**DATASET EXTRACT:**
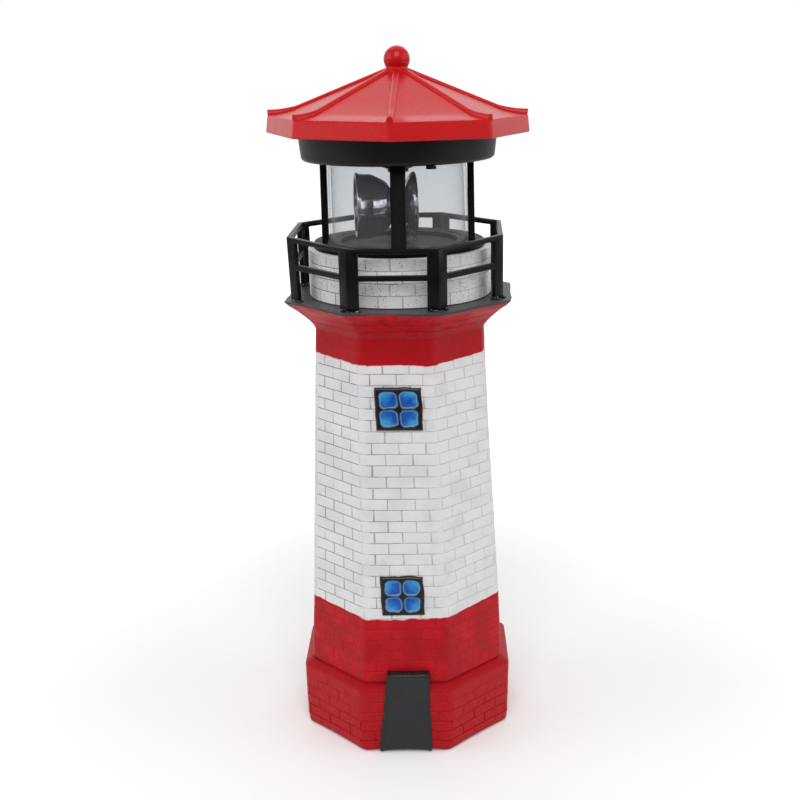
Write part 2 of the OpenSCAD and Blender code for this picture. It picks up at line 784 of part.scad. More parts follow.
// A spur gear's outline, with a tooth on +X
module gear_outline(teeth) {
    pitch_r = gear_m * teeth / 2;
    tip_r = pitch_r + tooth_out * gear_m;
    root_r = pitch_r - tooth_in * gear_m;
    half = 90 / teeth;
    flank = [[-tooth_root, root_r], [-tooth_tip, tip_r], [tooth_tip, tip_r], [tooth_root, root_r]];
    polygon([for (i = [0:teeth - 1], p = flank)
        let (a = 360 * i / teeth + p[0] * half) [p[1] * cos(a), p[1] * sin(a)]]);
}

module spur_gear(teeth, h, turn) {
    rotate([0, 0, turn]) linear_extrude(height = h) gear_outline(teeth);
}

module at_pillars() {
    for (p = pillars) translate([p[0] + p[2] * cos(p[1]), p[2] * sin(p[1]), 0]) children();
}

module gearbox_outline(margin) {
    wheel_r = gear_m * (wheel_teeth / 2 + 1);
    translate([idler_x, idler_y]) circle(r = wheel_r + margin);
    circle(r = gear_tip_r + margin);
    translate([motor_x, 0]) circle(r = motor_r + margin);
    for (p = pillars) translate([p[0], 0]) rotate([0, 0, p[1]])
        translate([0, -pillar_r]) square([p[2], 2 * pillar_r]);
    at_pillars() circle(r = pillar_r);
}

module gearbox_base() {
    color(off_white) difference() {
        union() {
            translate([0, 0, floor_z]) linear_extrude(height = gear_plate_t) gearbox_outline(1.2);
            at_pillars() translate([0, 0, floor_z]) cylinder(r = pillar_r, h = lid_z - floor_z);
            translate([motor_x, 0, 0])
                ring(motor_r + motor_ring_t, motor_r + EASE, motor_seat_z - OVER, OVER + motor_ring_h);
            translate([0, 0, floor_z]) cylinder(r = boss_r, h = bush_top_z - floor_z - AIR);
            translate([idler_x, idler_y, floor_z])
                cylinder(r = 2.6 * idler_pin_r, h = low_gear_z - AIR - floor_z);
        }
        translate([0, 0, floor_z - OVER]) cylinder(r = bush_r, h = bush_top_z - floor_z + OVER);
        translate([idler_x, idler_y, floor_z - OVER])
            cylinder(r = idler_pin_r, h = low_gear_z - floor_z + OVER);
        at_pillars() translate([0, 0, lid_z - small_screw_len])
            cylinder(r = small_screw_r, h = small_screw_len + OVER);
    }
}

module gearbox_lid() {
    color(off_white) difference() {
        translate([0, 0, lid_z]) linear_extrude(height = gear_plate_t) gearbox_outline(0.6);
        translate([0, 0, lid_z - OVER]) cylinder(r = led_stem_r, h = gear_plate_t + 2 * OVER);
        translate([idler_x, idler_y, lid_z - OVER])
            cylinder(r = idler_pin_r, h = gear_plate_t + 2 * OVER);
        at_pillars() translate([0, 0, lid_z - OVER])
            cylinder(r = small_screw_r + EASE, h = gear_plate_t + 2 * OVER);
    }
}

module gearbox_screws() {
    shank = small_screw_len - EASE + gear_plate_t;
    color(silver) at_pillars() {
        translate([0, 0, lid_top_z - shank]) cylinder(r = small_screw_r, h = shank);
        translate([0, 0, lid_top_z]) cylinder(r = small_head_r, h = small_head_t);
    }
}

module motor_can() {
    color(silver) translate([motor_x, 0, motor_seat_z]) difference() {
        cylinder(r = motor_r, h = motor_h);
        translate([0, 0, motor_h - motor_bore])
            cylinder(r = motor_shaft_r + run_gap, h = motor_bore + OVER);
    }
}

module motor_pinion() {
    shaft_low = motor_top_z - motor_bore + AIR;
    color(brass) translate([motor_x, 0, 0]) {
        translate([0, 0, shaft_low]) cylinder(r = motor_shaft_r, h = wheel_z - shaft_low);
        translate([0, 0, wheel_z - AIR]) spur_gear(motor_teeth, gear_face + AIR, motor_mesh_turn);
    }
}

module idler_gear() {
    color(gear_ivory) translate([idler_x, idler_y, 0]) difference() {
        union() {
            translate([0, 0, wheel_z]) spur_gear(wheel_teeth, gear_face, idler_to_motor);
            translate([0, 0, low_gear_z])
                spur_gear(idler_teeth, wheel_z - low_gear_z, pinion_turn);
        }
        translate([0, 0, low_gear_z - OVER])
            cylinder(r = idler_pin_r + run_gap, h = lid_z - low_gear_z + OVER);
    }
}

module idler_pin() {
    color(silver) translate([idler_x, idler_y, floor_z])
        cylinder(r = idler_pin_r, h = lid_top_z - floor_z);
}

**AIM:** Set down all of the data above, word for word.

**TASK ANSWER:**
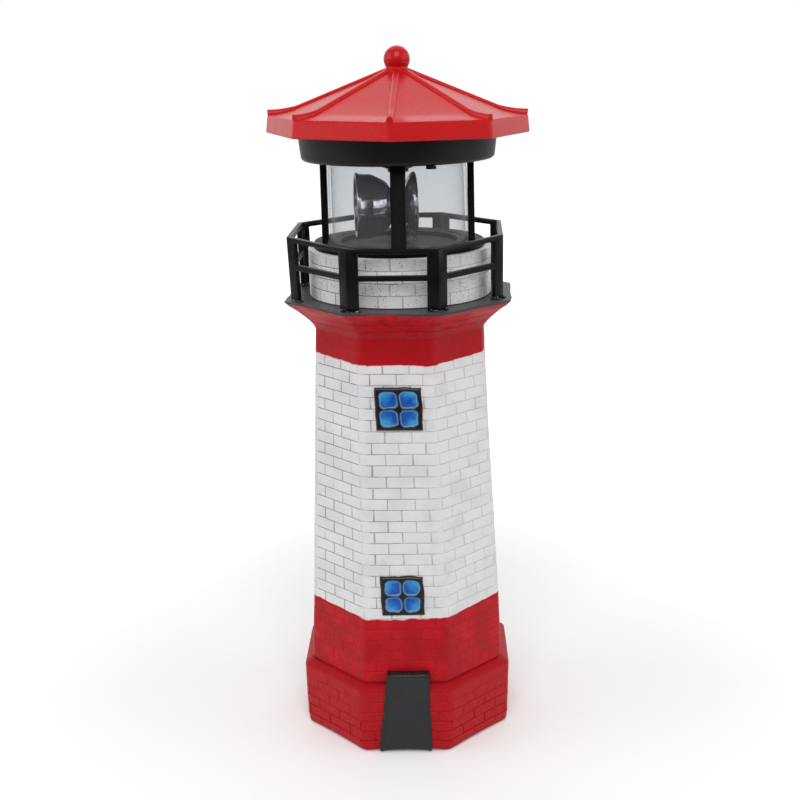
Write part 2 of the OpenSCAD and Blender code for this picture. It picks up at line 784 of part.scad. More parts follow.
// A spur gear's outline, with a tooth on +X
module gear_outline(teeth) {
    pitch_r = gear_m * teeth / 2;
    tip_r = pitch_r + tooth_out * gear_m;
    root_r = pitch_r - tooth_in * gear_m;
    half = 90 / teeth;
    flank = [[-tooth_root, root_r], [-tooth_tip, tip_r], [tooth_tip, tip_r], [tooth_root, root_r]];
    polygon([for (i = [0:teeth - 1], p = flank)
        let (a = 360 * i / teeth + p[0] * half) [p[1] * cos(a), p[1] * sin(a)]]);
}

module spur_gear(teeth, h, turn) {
    rotate([0, 0, turn]) linear_extrude(height = h) gear_outline(teeth);
}

module at_pillars() {
    for (p = pillars) translate([p[0] + p[2] * cos(p[1]), p[2] * sin(p[1]), 0]) children();
}

module gearbox_outline(margin) {
    wheel_r = gear_m * (wheel_teeth / 2 + 1);
    translate([idler_x, idler_y]) circle(r = wheel_r + margin);
    circle(r = gear_tip_r + margin);
    translate([motor_x, 0]) circle(r = motor_r + margin);
    for (p = pillars) translate([p[0], 0]) rotate([0, 0, p[1]])
        translate([0, -pillar_r]) square([p[2], 2 * pillar_r]);
    at_pillars() circle(r = pillar_r);
}

module gearbox_base() {
    color(off_white) difference() {
        union() {
            translate([0, 0, floor_z]) linear_extrude(height = gear_plate_t) gearbox_outline(1.2);
            at_pillars() translate([0, 0, floor_z]) cylinder(r = pillar_r, h = lid_z - floor_z);
            translate([motor_x, 0, 0])
                ring(motor_r + motor_ring_t, motor_r + EASE, motor_seat_z - OVER, OVER + motor_ring_h);
            translate([0, 0, floor_z]) cylinder(r = boss_r, h = bush_top_z - floor_z - AIR);
            translate([idler_x, idler_y, floor_z])
                cylinder(r = 2.6 * idler_pin_r, h = low_gear_z - AIR - floor_z);
        }
        translate([0, 0, floor_z - OVER]) cylinder(r = bush_r, h = bush_top_z - floor_z + OVER);
        translate([idler_x, idler_y, floor_z - OVER])
            cylinder(r = idler_pin_r, h = low_gear_z - floor_z + OVER);
        at_pillars() translate([0, 0, lid_z - small_screw_len])
            cylinder(r = small_screw_r, h = small_screw_len + OVER);
    }
}

module gearbox_lid() {
    color(off_white) difference() {
        translate([0, 0, lid_z]) linear_extrude(height = gear_plate_t) gearbox_outline(0.6);
        translate([0, 0, lid_z - OVER]) cylinder(r = led_stem_r, h = gear_plate_t + 2 * OVER);
        translate([idler_x, idler_y, lid_z - OVER])
            cylinder(r = idler_pin_r, h = gear_plate_t + 2 * OVER);
        at_pillars() translate([0, 0, lid_z - OVER])
            cylinder(r = small_screw_r + EASE, h = gear_plate_t + 2 * OVER);
    }
}

module gearbox_screws() {
    shank = small_screw_len - EASE + gear_plate_t;
    color(silver) at_pillars() {
        translate([0, 0, lid_top_z - shank]) cylinder(r = small_screw_r, h = shank);
        translate([0, 0, lid_top_z]) cylinder(r = small_head_r, h = small_head_t);
    }
}

module motor_can() {
    color(silver) translate([motor_x, 0, motor_seat_z]) difference() {
        cylinder(r = motor_r, h = motor_h);
        translate([0, 0, motor_h - motor_bore])
            cylinder(r = motor_shaft_r + run_gap, h = motor_bore + OVER);
    }
}

module motor_pinion() {
    shaft_low = motor_top_z - motor_bore + AIR;
    color(brass) translate([motor_x, 0, 0]) {
        translate([0, 0, shaft_low]) cylinder(r = motor_shaft_r, h = wheel_z - shaft_low);
        translate([0, 0, wheel_z - AIR]) spur_gear(motor_teeth, gear_face + AIR, motor_mesh_turn);
    }
}

module idler_gear() {
    color(gear_ivory) translate([idler_x, idler_y, 0]) difference() {
        union() {
            translate([0, 0, wheel_z]) spur_gear(wheel_teeth, gear_face, idler_to_motor);
            translate([0, 0, low_gear_z])
                spur_gear(idler_teeth, wheel_z - low_gear_z, pinion_turn);
        }
        translate([0, 0, low_gear_z - OVER])
            cylinder(r = idler_pin_r + run_gap, h = lid_z - low_gear_z + OVER);
    }
}

module idler_pin() {
    color(silver) translate([idler_x, idler_y, floor_z])
        cylinder(r = idler_pin_r, h = lid_top_z - floor_z);
}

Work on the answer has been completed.